Problem requirements:
Your task is to output the data exactly as it stands.
* START Information provided *
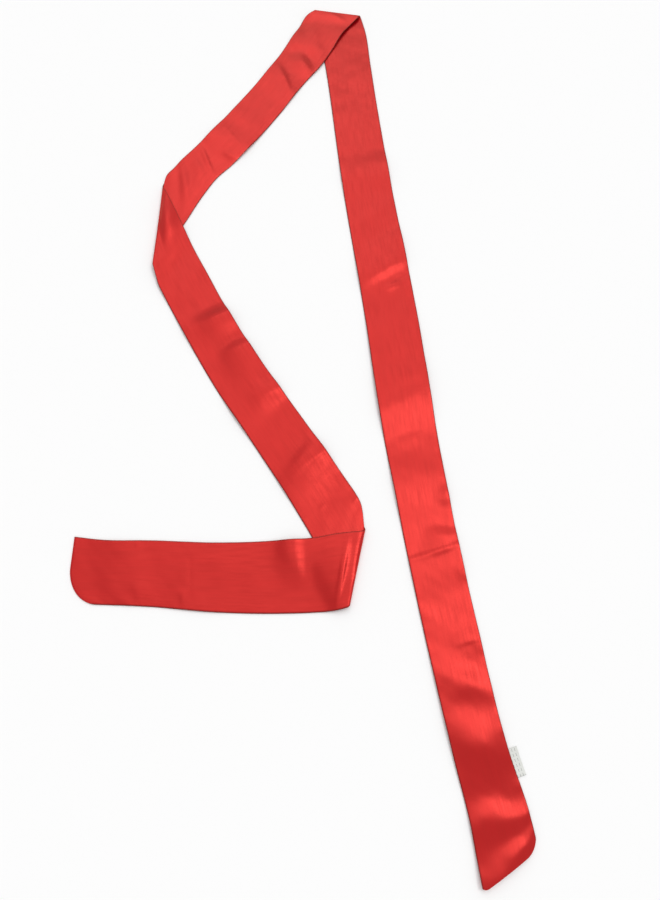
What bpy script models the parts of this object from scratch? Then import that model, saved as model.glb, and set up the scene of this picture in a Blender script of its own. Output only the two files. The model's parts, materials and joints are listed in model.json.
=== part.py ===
"""A satin sash, laid down in a zigzag with three turned folds.

The sash is one long strip, folded lengthwise, seamed into a tube, turned and pressed flat. So it
has a folded edge and a seam edge, and each stretch of it is a wall of two plies. A stretch is a
ribbon ruled from its folded edge to its seam edge through a few sections. At its far end it
climbs over the next stretch, turns down round a soft fold and tucks a short flap under itself,
where the next stretch begins. A small label stands out of the seam near the pointed end.

Units are metres. +Z is up, the cloth rests on z = 0, and the long stretch runs along Y.
"""

from collections import namedtuple

import bpy
import numpy as np
from mathutils import Vector
from mathutils.bvhtree import BVHTree

# Cloth
WALL = 0.0018            # two plies and the air between them
SEAM_GAP = 0.0003        # between pieces that touch
FOLD_RADIUS = 0.0027     # to the middle of the wall, round a turned fold
FOLD_FLAP = 0.009        # what a fold tucks under itself
FOLD_EASE = 0.034        # over this much the upper layer sinks from the fold to the cloth below
CLIMB_SHOULDER = 0.006   # a crossing stretch stays up this far past the edge below it
CLIMB_RUN = 0.022        # and comes down to the floor over this much
RING_STEP = 0.013        # between the rings of a stretch
TURN_STEPS = 8           # steps round a fold
FLAP_RINGS = 3           # rings along a flap
ACROSS = 7               # faces across a stretch
FOLD_SEARCH = 0.080      # how far from a fold its depths are looked up
SEARCH_STEPS = 160
SHARP_ANGLE = 40.0       # degrees, between faces that meet in a sharp edge
END_BLEND = 0.090        # how far from an end its slant and round corner still bend the rings

# Label, a small loop of tape caught in the seam
LABEL_AT = 1.201         # along the long stretch, from its fold
LABEL_LENGTH = 0.030
LABEL_PROUD = 0.010
LABEL_WALL = 0.0010
LABEL_STEPS = 4

# Colours, roughness and metallic value
SATIN = ((0.610, 0.036, 0.030, 1.0), 0.34, 0.0)
TAPE = ((0.745, 0.765, 0.720, 1.0), 0.70, 0.0)

# A section is the line from the folded edge to the seam edge: its middle, the direction in which
# it lies in degrees, and its length. A fold's own section is the outermost line of the fold.
Section = namedtuple("Section", "x y lay width")

# A swell is a low wave across the ribbon: where its crest is along the middle, how far it reaches
# to each side, its height at both edges, and how far the crest leans along from edge to edge.
Swell = namedtuple("Swell", "along reach fold_height seam_height lean")

# The cut of an end: how much shorter the seam edge is than the folded edge, the depth of the
# round corner at the seam edge, and how far across the ribbon that corner starts, from 0 to 1.
EndCut = namedtuple("EndCut", "slant corner corner_from")

Stretch = namedtuple("Stretch", "name sections swells")

# A fold belongs to both of the stretches that meet there
TAIL_FOLD = Section(0.081, -0.325, -103.5, 0.096)
LEFT_FOLD = Section(-0.194, 0.189, -92, 0.145)
TOP_FOLD = Section(0.087, 0.657, -5, 0.081)

TAIL_STRETCH = Stretch(
    "tail_stretch",
    [
        Section(-0.260, -0.322, -87, 0.081),
        Section(-0.223, -0.325, -86, 0.078),
        Section(-0.168, -0.327, -88, 0.080),
        Section(-0.093, -0.3325, -89, 0.084),
        Section(-0.012, -0.333, -90, 0.089),
        Section(0.026, -0.3315, -91, 0.091),
        Section(0.057, -0.328, -95, 0.095),
        TAIL_FOLD,
    ],
    [
        Swell(0.060, 0.040, 0.0020, 0.0006, 0.006),
        Swell(0.150, 0.046, 0.0008, 0.0026, -0.004),
    ],
)

LOWER_STRETCH = Stretch(
    "lower_stretch",
    [
        TAIL_FOLD,
        Section(0.069, -0.288, -115, 0.097),
        Section(0.055, -0.258, -132, 0.082),
        Section(0.040, -0.232, -147, 0.077),
        Section(-0.013, -0.147, -145, 0.075),
        Section(-0.071, -0.057, -142, 0.074),
        Section(-0.128, 0.045, -145, 0.071),
        Section(-0.146, 0.081, -144, 0.072),
        Section(-0.162, 0.113, -126, 0.080),
        Section(-0.177, 0.149, -105, 0.107),
        LEFT_FOLD,
    ],
    [
        Swell(0.163, 0.036, 0.0026, 0.0012, 0.008),
        Swell(0.263, 0.050, 0.0012, 0.0028, -0.010),
        Swell(0.393, 0.046, 0.0026, 0.0014, 0.010),
    ],
)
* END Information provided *
Output below:
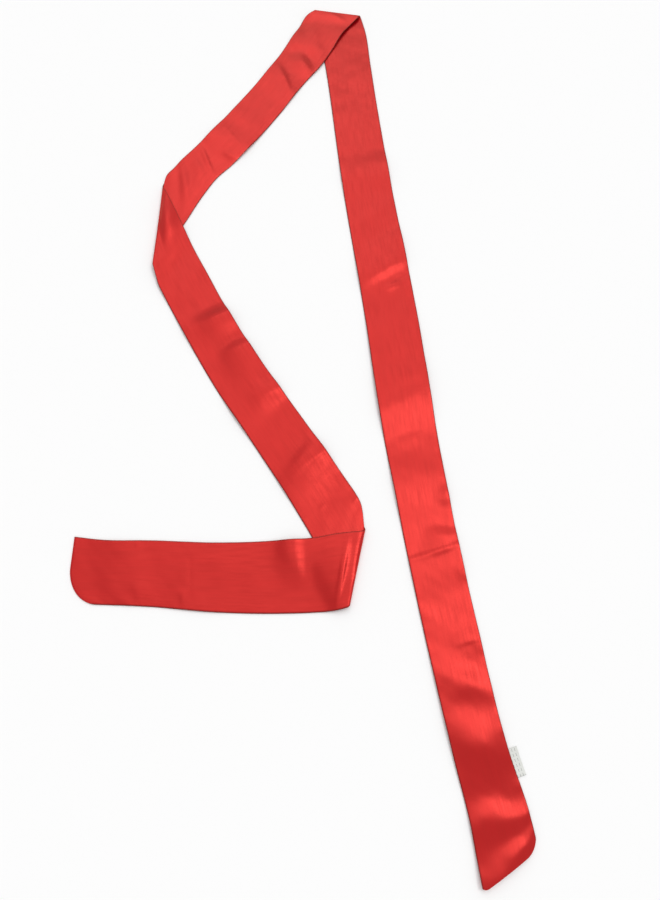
What bpy script models the parts of this object from scratch? Then import that model, saved as model.glb, and set up the scene of this picture in a Blender script of its own. Output only the two files. The model's parts, materials and joints are listed in model.json.
=== part.py ===
"""A satin sash, laid down in a zigzag with three turned folds.

The sash is one long strip, folded lengthwise, seamed into a tube, turned and pressed flat. So it
has a folded edge and a seam edge, and each stretch of it is a wall of two plies. A stretch is a
ribbon ruled from its folded edge to its seam edge through a few sections. At its far end it
climbs over the next stretch, turns down round a soft fold and tucks a short flap under itself,
where the next stretch begins. A small label stands out of the seam near the pointed end.

Units are metres. +Z is up, the cloth rests on z = 0, and the long stretch runs along Y.
"""

from collections import namedtuple

import bpy
import numpy as np
from mathutils import Vector
from mathutils.bvhtree import BVHTree

# Cloth
WALL = 0.0018            # two plies and the air between them
SEAM_GAP = 0.0003        # between pieces that touch
FOLD_RADIUS = 0.0027     # to the middle of the wall, round a turned fold
FOLD_FLAP = 0.009        # what a fold tucks under itself
FOLD_EASE = 0.034        # over this much the upper layer sinks from the fold to the cloth below
CLIMB_SHOULDER = 0.006   # a crossing stretch stays up this far past the edge below it
CLIMB_RUN = 0.022        # and comes down to the floor over this much
RING_STEP = 0.013        # between the rings of a stretch
TURN_STEPS = 8           # steps round a fold
FLAP_RINGS = 3           # rings along a flap
ACROSS = 7               # faces across a stretch
FOLD_SEARCH = 0.080      # how far from a fold its depths are looked up
SEARCH_STEPS = 160
SHARP_ANGLE = 40.0       # degrees, between faces that meet in a sharp edge
END_BLEND = 0.090        # how far from an end its slant and round corner still bend the rings

# Label, a small loop of tape caught in the seam
LABEL_AT = 1.201         # along the long stretch, from its fold
LABEL_LENGTH = 0.030
LABEL_PROUD = 0.010
LABEL_WALL = 0.0010
LABEL_STEPS = 4

# Colours, roughness and metallic value
SATIN = ((0.610, 0.036, 0.030, 1.0), 0.34, 0.0)
TAPE = ((0.745, 0.765, 0.720, 1.0), 0.70, 0.0)

# A section is the line from the folded edge to the seam edge: its middle, the direction in which
# it lies in degrees, and its length. A fold's own section is the outermost line of the fold.
Section = namedtuple("Section", "x y lay width")

# A swell is a low wave across the ribbon: where its crest is along the middle, how far it reaches
# to each side, its height at both edges, and how far the crest leans along from edge to edge.
Swell = namedtuple("Swell", "along reach fold_height seam_height lean")

# The cut of an end: how much shorter the seam edge is than the folded edge, the depth of the
# round corner at the seam edge, and how far across the ribbon that corner starts, from 0 to 1.
EndCut = namedtuple("EndCut", "slant corner corner_from")

Stretch = namedtuple("Stretch", "name sections swells")

# A fold belongs to both of the stretches that meet there
TAIL_FOLD = Section(0.081, -0.325, -103.5, 0.096)
LEFT_FOLD = Section(-0.194, 0.189, -92, 0.145)
TOP_FOLD = Section(0.087, 0.657, -5, 0.081)

TAIL_STRETCH = Stretch(
    "tail_stretch",
    [
        Section(-0.260, -0.322, -87, 0.081),
        Section(-0.223, -0.325, -86, 0.078),
        Section(-0.168, -0.327, -88, 0.080),
        Section(-0.093, -0.3325, -89, 0.084),
        Section(-0.012, -0.333, -90, 0.089),
        Section(0.026, -0.3315, -91, 0.091),
        Section(0.057, -0.328, -95, 0.095),
        TAIL_FOLD,
    ],
    [
        Swell(0.060, 0.040, 0.0020, 0.0006, 0.006),
        Swell(0.150, 0.046, 0.0008, 0.0026, -0.004),
    ],
)

LOWER_STRETCH = Stretch(
    "lower_stretch",
    [
        TAIL_FOLD,
        Section(0.069, -0.288, -115, 0.097),
        Section(0.055, -0.258, -132, 0.082),
        Section(0.040, -0.232, -147, 0.077),
        Section(-0.013, -0.147, -145, 0.075),
        Section(-0.071, -0.057, -142, 0.074),
        Section(-0.128, 0.045, -145, 0.071),
        Section(-0.146, 0.081, -144, 0.072),
        Section(-0.162, 0.113, -126, 0.080),
        Section(-0.177, 0.149, -105, 0.107),
        LEFT_FOLD,
    ],
    [
        Swell(0.163, 0.036, 0.0026, 0.0012, 0.008),
        Swell(0.263, 0.050, 0.0012, 0.0028, -0.010),
        Swell(0.393, 0.046, 0.0026, 0.0014, 0.010),
    ],
)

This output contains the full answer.